If you give companies complete and utter free reign over the market, they quickly do everything they can to squash all competition and then the free market goes away. You may think, "Well, those companies that do this are better than the competition and hence deserve control over the market." The problem with this reasoning is that once a monopoly is obtained, the company can leverage that power to keep competition down while offering an inferior product.
We have seen this happen in the U.S. during the latter portion of the 19th century, and for this reason anti-trust laws were invented. If the government doesn't stop monopolies from acting unfairly we end up with a situation that is unfair to consumers as well as competitors. A monopoly by one business is just as bad (if not worse) than a government controlled situation. The free market will destroy itself given enough time and no governmental interference.

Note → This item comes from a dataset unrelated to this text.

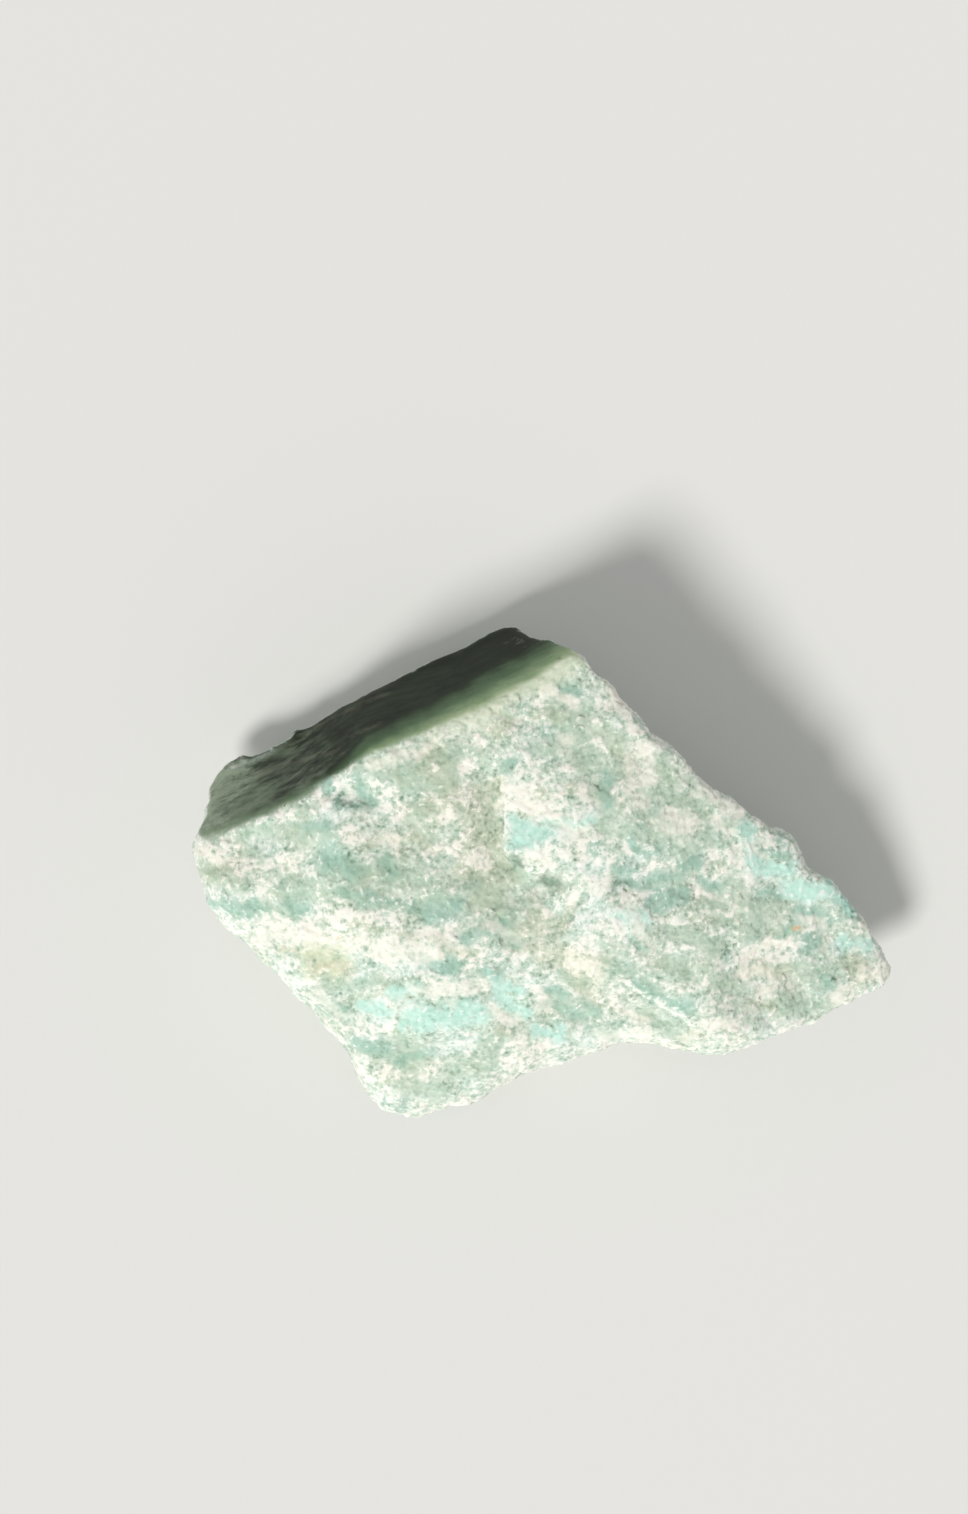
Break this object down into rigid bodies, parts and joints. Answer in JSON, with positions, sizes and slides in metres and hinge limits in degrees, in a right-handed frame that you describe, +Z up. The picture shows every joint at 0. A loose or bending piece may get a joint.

"Java is hardly a standard and instead it's Sun's way of strangeholding the marketplace to try to sell more Solaris boxes."
Java has not been formally standardized, but specifications for the language and the JVM are freely available. It is not difficult to determine what is Java and what is not. MS changed Java in a couple of key ways. First, they added keywords. Second, they had their compilers put attibutes into class code that only their JVM understood. The JVM specification says that you can put such attributes into the class code, but they cannot affect the semantics of the object. When the class files are executed with the MS JVM, they behave one way (such as calling a COM object), while execution with another spec-compliant JVM (that doesn't understand MS' attributes) will behave in another. This violates the JVM specification, and is why Sun sued to make MS stop doing this.
As for your comment on this being a way to make people buy more Sun boxes, is there anyone that had to buy a Sun product, let alone a Sun computer, in order to get the Sun JVM? Your comment makes absolutely no sense.
"The only guilty party for Java's removal is Sun and their injunction which had the specific intention of crippling Microsoft in the Java arena to allow Sun to become the standard."
Sun went to court to enforce their contract, and prevent MS from passing off their polluted version of Java as the real thing. This is what the courts are for, enforcement of contracts and law.
Your comments lead me to believe that you are from an alternate universe, in which logic works exactly opposite of how you would expect.